The nature of running a law firm means being able to handle conflicts. Typically, though, these conflicts occur between clients, not partners. However, partnership disputes are a natural byproduct of operating a business, whether it’s a legal practice or something else. 

 

But without structured guidelines or processes, these partnership disagreements could jeopardize the entire firm. So, it’s imperative to manage these conflicts with early intervention and a calm, measured approach. 

 

The best time to implement these systems is before a conflict arises, so let’s break down some of the most effective ways to resolve partnership disputes.

Understanding Partnership Disputes in Law Firms

A business partnership dispute is a disagreement between two or more co-owners of a business. Sometimes, these disputes are minor and can be resolved quickly. In other cases, they may escalate, requiring outside intervention, such as a neutral third party. 

 

Common triggers for partnership disputes include financial disagreements, strategic differences, personal conduct, leadership clashes, or workload imbalances. Regardless of the cause of the dispute, it’s critical to resolve it as quickly and as seamlessly as possible. 

 

Extended partnership disputes can threaten the entire firm, disrupting operations, inflating costs, and potentially causing fractures among employees. 

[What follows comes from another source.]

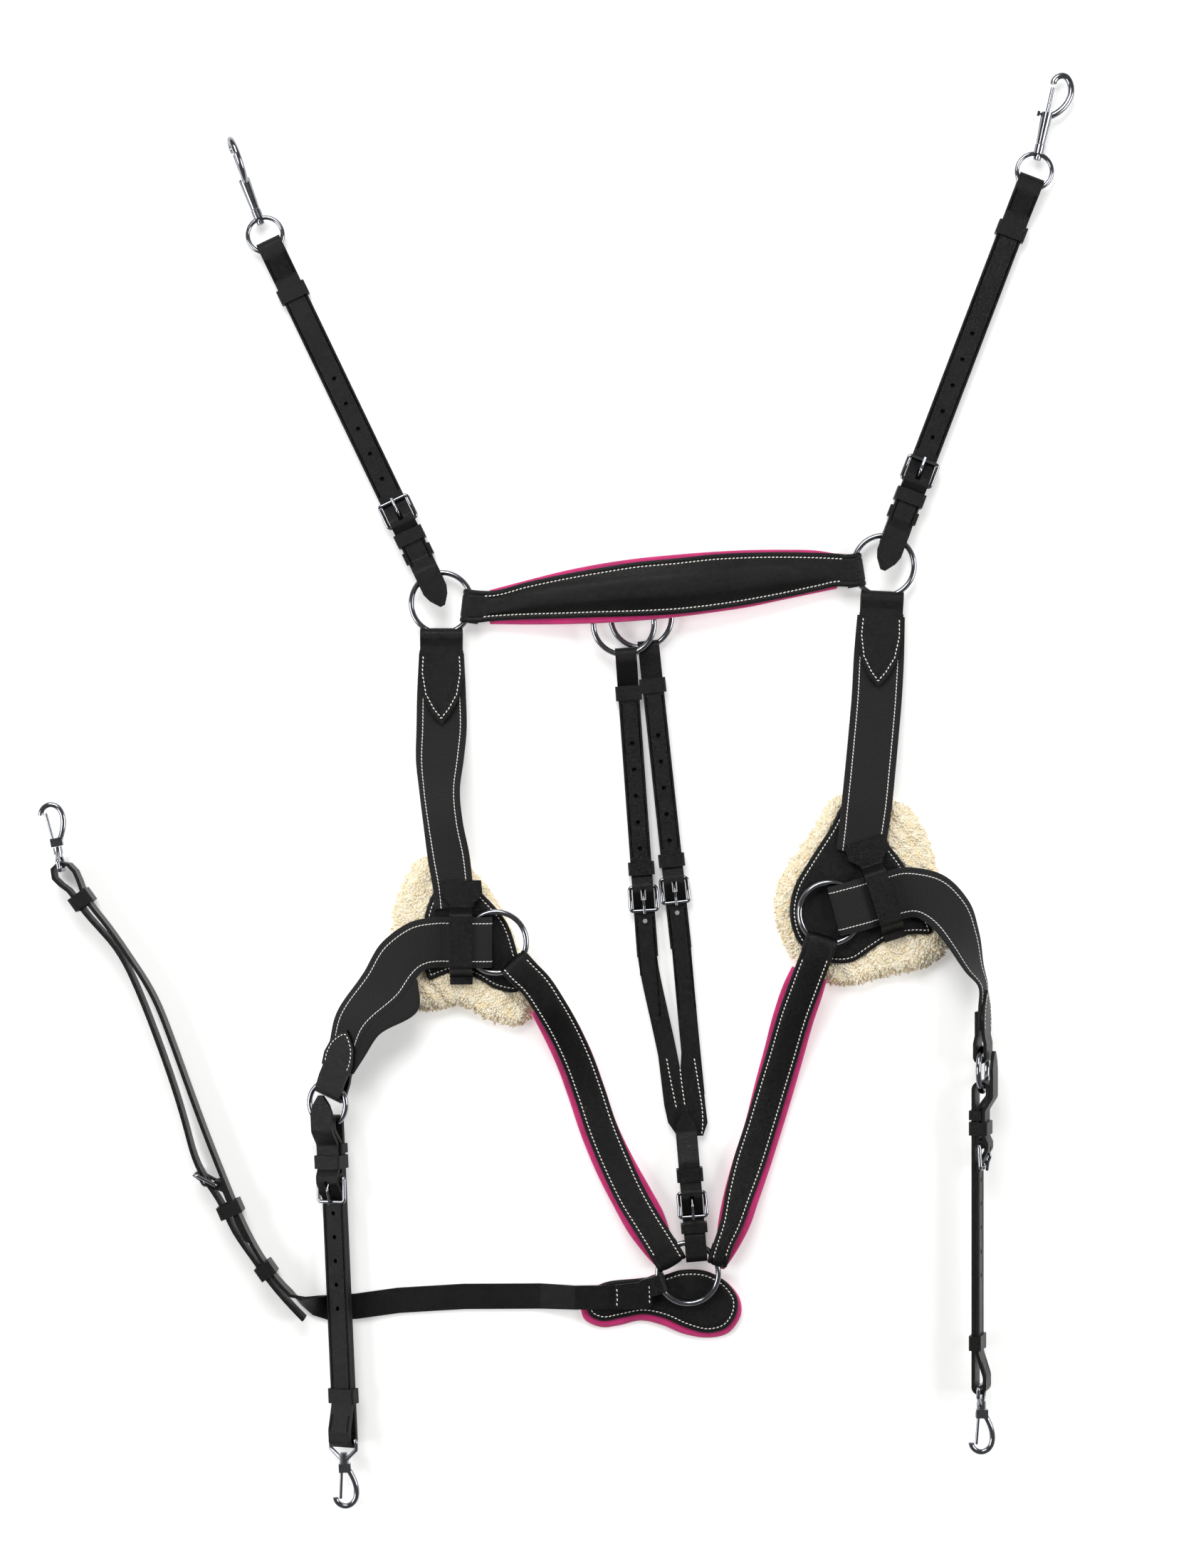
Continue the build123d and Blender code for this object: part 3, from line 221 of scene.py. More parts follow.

Graduated Response Options: From Mediation to Litigation

One way to ensure a business partnership dispute doesn’t get out of control is to implement graduated response tactics. Here’s a quick overview of common dispute resolution methods. 

Mediation

In most cases, mediation can help resolve disputes before they escalate too far. Sometimes, the mediator can be someone internal from within the firm, but it may be best to seek outside help. This way, the mediator isn’t influenced by personal relationships with the parties involved. 

 

Typically, mediation is a cost-effective option that can resolve partnership disputes relatively quickly. 

Arbitration

While mediation between business partners can often yield productive results, it may not be enough for lasting conflict resolution. Outside legal counsel or arbitrators can provide valuable insight and help reach a mutually agreeable solution. 

 

Depending on the circumstances, binding arbitration is legally enforceable by the courts, while non-binding agreements don’t take effect unless both parties sign off. 

 

Compared to mediation, arbitration is more expensive and time-consuming, but it may achieve more effective, long-lasting results. 

Buyout Agreement

Sometimes, business partnership issues can’t be resolved, which may mean one partner has to leave the firm. In this case, a buyout may be a practical financial solution, especially if the partnership agreement outlines terms and steps for one partner to buy out the other. 

 

That said, this option can be expensive and disruptive to the firm, depending on the steps involved and the size of the buyout package. 

Business Litigation

In extreme cases, partnership disputes may lead to full-blown litigation, with each partner seeking legal counsel to handle the conflict in court. Not only can this option destroy the business relationship and potentially threaten the firm, but it’s also the most expensive and time-consuming method. 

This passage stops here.